On its face, the Prequalification Affidavit is a certification under oath that states the following: 1) the type of trade and approved amount of work the bidder is classified to do, 2) the total amount of uncompleted work on existing contracts the bidder has, and 3) the effective dates of the bidder's classification. Assuming the veracity of the Affidavit, the Board of Education can use the Affidavit to ascertain whether there has been any "material adverse change" in the qualification information subsequent to the bidder's last determined classification by the DBC pursuant to N.J.A.C. 17:19-2.7. Should the Affidavit contain information pertaining to any material adverse change, the Board of Education is obligated to transmit the information to the DBC for its review and reconsideration of the classification. The I statutory scheme does not appear to mandate automatic denial, even if there is an admission of change by the bidder. The statute expressly provides: "Before taking final action on any such bid, the board of education concerned shall notify the bidder and give him an opportunity to present to the department any additional information which might tend to substantiate the existing classification." N.J.S.A. 18A:18A-31.
Defendants argued that the Prequalification Affidavit is a material requirement because it is the only document that assures a bidder's financial information is current. The argument is unpersuasive, since the Notice of Classification Form completed by Tec in late February 1995 was effective through September 30, 1995, while Form DBC 701 (Total Amount of Uncompleted Contracts) was signed, notarized and dated May 2, 1995. The bids were opened on May 12, 1995. Thus, from the face of the bid's contents, it is clear that there was no probability of material change in Tec's financial information since its last submission to the DBC. The information provided on the Prequalification Affidavit simply and essentially duplicates what Tec had already submitted with its bid. The truth or falsity of the Prequalification Affidavit would have had the same consequences if given concurrently with, or after, the bids were opened, but in no event could the Affidavit alter the facts that existed on the day the bid was opened.
If there is some evident problem with the Affidavit information, the statute provides for implementation of curative procedures so that the public can get the benefit of the lowest bid. N.J.S.A. 18A:18A-31. Even after bid acceptance, the bidder is required to its qualifications within thirty days of the award. N.J.A.C. 17:19-2.7(d). Implicit in the statutory scheme is an intention to have the public entity continually monitor the contractor, while giving the bidder/contractor the opportunity to cure any deficiencies. The statute provides more stringent results by way of fines and penalties if the Prequalification Affidavit submitted is intentionally false. N.J.S.A. 18A:18A-33.
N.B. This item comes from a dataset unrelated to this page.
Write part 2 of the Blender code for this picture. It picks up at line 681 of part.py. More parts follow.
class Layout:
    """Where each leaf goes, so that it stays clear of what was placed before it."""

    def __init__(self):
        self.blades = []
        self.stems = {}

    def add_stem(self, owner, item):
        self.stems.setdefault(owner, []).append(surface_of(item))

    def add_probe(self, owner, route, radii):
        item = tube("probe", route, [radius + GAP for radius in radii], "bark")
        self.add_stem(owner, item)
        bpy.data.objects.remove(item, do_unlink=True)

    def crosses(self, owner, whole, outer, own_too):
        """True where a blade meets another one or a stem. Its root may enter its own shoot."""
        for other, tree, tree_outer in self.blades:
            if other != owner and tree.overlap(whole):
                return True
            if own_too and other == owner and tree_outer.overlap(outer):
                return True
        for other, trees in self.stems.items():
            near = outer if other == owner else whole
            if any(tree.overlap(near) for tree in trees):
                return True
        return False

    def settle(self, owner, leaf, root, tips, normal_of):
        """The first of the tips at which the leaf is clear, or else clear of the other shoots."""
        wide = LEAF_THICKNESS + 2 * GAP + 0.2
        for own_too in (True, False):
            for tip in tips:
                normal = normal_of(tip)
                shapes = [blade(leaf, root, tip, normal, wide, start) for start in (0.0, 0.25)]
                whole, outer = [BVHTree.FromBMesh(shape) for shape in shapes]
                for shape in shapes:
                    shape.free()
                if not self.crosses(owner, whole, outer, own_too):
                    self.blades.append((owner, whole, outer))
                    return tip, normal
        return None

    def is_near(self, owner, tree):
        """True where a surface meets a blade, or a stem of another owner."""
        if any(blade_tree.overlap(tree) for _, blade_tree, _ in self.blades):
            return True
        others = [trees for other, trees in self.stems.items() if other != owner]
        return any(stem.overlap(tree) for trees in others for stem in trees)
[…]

Not only had plaintiff Tec submitted the prerequisite assurances of financial, as well as physical plant and equipment, qualifications, it had supplied the required unqualified bid bond and unqualified consent of surety. Tec and its surety were compelled to execute the contract, issue the required performance and payment bonds, and complete the work according to its terms. Failure to proceed with the execution of the contract work if the bid were accepted would have subjected Tec to severe financial and legal ramifications. Thus, the first prong of the River Vale test for waiver has been clearly demonstrated. Defendant Board of Education had substantially the same assurances from Tec as it had from the other contractors relating to their respective ability to enter into, perform, and guarantee all of the contractual work.
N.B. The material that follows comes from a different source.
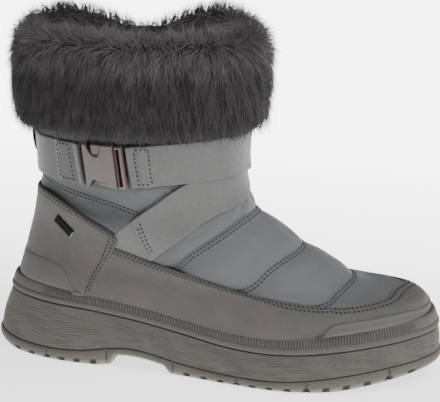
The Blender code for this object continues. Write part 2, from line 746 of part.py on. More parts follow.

With regard to the second criterion of the River Vale materiality test, the failure to submit a Prequalification Affidavit offered Tec no opportunity adversely to affect competitive bidding. The information contained in the Prequalification Affidavit concerns the bidder's current DBC classification rating, which in turn denotes a contractor's financial capacity, as well as availability of equipment and personnel, to do the job. It does not and could not influence the amount of plaintiff's or any other contractor's bid. See In re Contract for Route 280 Section 7U Exit Project, 179 N.J. Super. 280, 285, 431 A.2d 848 (App. Div. 1981), appeal dismissed, 89 N.J. 1, 444 A.2d 51 (1982). Tec could not avoid its obligations after bid opening and clearly had no intention of doing so, as evidenced by its initiating this litigation. Tec certainly was not offering an unusually high bid to induce acceptance of another's lower bid. There was not a scintilla of evidence or legal argument suggesting that manipulation of the bidding process for competitive advantage was either the intended or unintended result of failure to provide the Prequalification Affidavit. The evidence before the court was clear and persuasive: Tec's failure to submit the statutorily mandated Prequalification Affidavit did not affect the bidding process and could not give rise to "favoritism, improvidence, extravagance and corruption." Hillside Township, supra, 25 N.J. at 322. The court therefore finds that the Prequalification Affidavit can be waived at opening under these facts and circumstances.
Having found the omission of the Prequalification Affidavit to be a waivable, immaterial defect, it is necessary to determine whether the denial of the waiver by the Board of Education was an abuse of discretion. See In re On-Line Games Contract, 279 N.J. Super. 566, 595, 653 A.2d 1145 (App. Div. 1995). The standard for such review is the ordinary abuse of discretion standard. Ibid. The disqualification of Tec resulted in depriving the public of a $47,000 savings. Such action constitutes an abuse of discretion where, as here, all tenets of the public bidding process were effectively met. "The statute was not meant to cost public bodies many thousands of dollars by requiring acceptance of higher bids for mere technical violations." Schlumberger Indus. v. Borough of Avalon, 252 N.J. Super. 202, 212, 599 A.2d 589 (App. Div. 1991), certif. denied, 130 N.J. 8 (1992).
The court is therefore compelled to set aside the award to defendant Redmann. The matter is remanded to the Franklin takes Board of Education for award of the bid to plaintiff Tec Electric, Inc., subject to plaintiff's submission of a completed Prequalification Affidavit.